Fortunato Ciardiello, MD, PhD: Second-line treatment is an important component of treatment in metastatic colorectal cancer, because the continual care of subsequent lines of therapy is essential for prolonging survival, giving a relatively better quality of life to each patient with metastatic colorectal cancer. In this sequence, even the possibility of doing surgical removal of liver metastasis can play a role, either in the curative intention or for prolonging progression-free survival. In this scenario, the second-line options depend a lot on the first-line options. In terms of chemotherapy backbone, usually patients who in first line are treated with FOLFIRI receive second-line FOLFOX. So from irinotecan to oxaliplatin. Whereas the reverse is a situation when first line is FOLFOX followed by FOLFIRI.

In terms of biological agents, in patients whose disease is RAS mutated, obviously we cannot use anti-EGFR drugs, and usually in second line the strategy is sequencing chemotherapy by switching irinotecan to oxaliplatin or vice versa, and keeping antiangiogenic drugs—either continuing bevacizumab during progression or replacing the bevacizumab with other antiangiogenic drugs such as aflibercept or ramucirumab. Although the data with ramucirumab and aflibercept are only with FOLFIRI, and therefore we can use this option for second line only if we did FOLFOX–OXALOX in first line.
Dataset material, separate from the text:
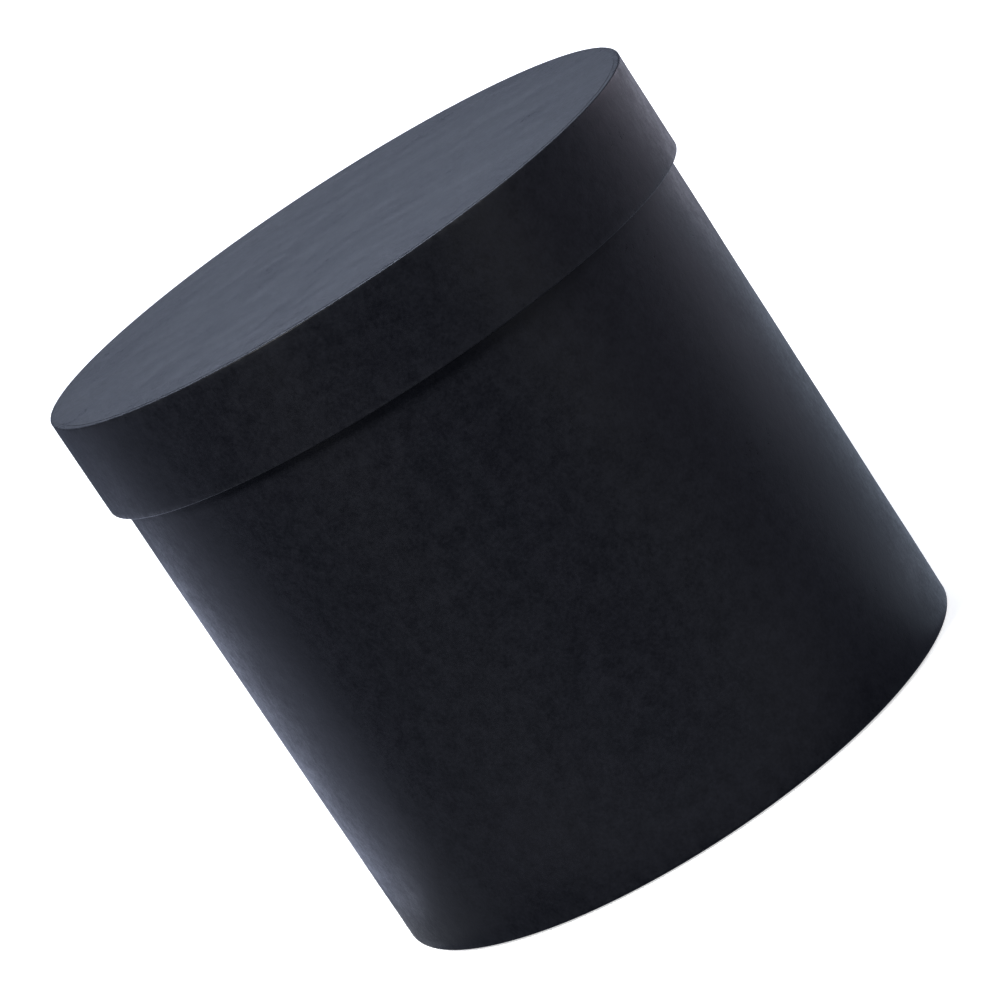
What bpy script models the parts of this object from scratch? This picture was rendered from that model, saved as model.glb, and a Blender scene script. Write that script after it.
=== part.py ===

For patients with the RAS or RAF wild-type disease, in first line we use the chemotherapy backbone plus bevacizumab. In second line usually patients have 2 options: either to continue bevacizumab beyond progression by continuing this in combination with alternative chemotherapy, or—and this happens more often in several countries to switch to the alternate chemotherapy plus an anti-EGFR monoclonal—either cetuximab or panitumumab.

Tanios Bekaii-Saab, MD: We think about our patients’ treatment options as a long-term plan, not a short-term plan. The way I think about it is I want to take those patients through a marathon rather than through a sprint where I exhaust options and exhaust the patients too, and then lose the capacity to continue building up options for them. Whatever we do in the first line is important and should not be disconnected from our line of thinking about what should be done in the second, third, or fourth line.

If we have a right-sided tumor and you use VEGF—so bevacizumab in the first line—typically in the second line you will switch to chemo and go to bevacizumab. On the left-sided, with a left-sided tumor, that’s again RAS wild type, BRAF wild type, HER2 nonamplified. And assuming again microsatellite stable for that patient, if we went with an EGFR inhibitor in the first line, then naturally we’ll progress to a VEGF inhibitor, bevacizumab in the second line. If you started with FOLFIRI plus, say, cetuximab in the first line, you can actually continue the FOLFIRI. I’m sorry, you switch to FOLFOX and then switch the biology to bevacizumab. If you started with a FOLFOX–panitumumab in the first line, then in second line you have FOLFIRI plus bevacizumab.

On the other hand, if you start with bevacizumab and FOLFIRI, you can actually continue the FOLFIRI and just add the EGFR inhibitor. If you started with FOLFOX plus bevacizumab in the first line, then you switch to chemotherapy, to FOLFIRI, and then you go with EGFR inhibitor. The reason I don’t continue bevacizumab from first line to second line in that patient who is perfect for EGFR inhibitors is because I really don’t want to wait too long before we introduce the effects of the EGFR inhibition. Some may argue that EGFR inhibitors keep their activity across lines of therapy regardless of line of therapy, and perhaps you could still push it further down.

I think the data from CALGB 80405 and FIRE-3 are intriguing enough to actually convince me that I cannot wait beyond second line to use an EGFR inhibitor, and I prefer not to in terms of planning for overall survival. For most of my patients, though, the preferred first line remains chemotherapy plus bevacizumab, and usually FOLFIRI plus bevacizumab because I like to keep that backbone and then introduce the EGFR inhibitor in the second line.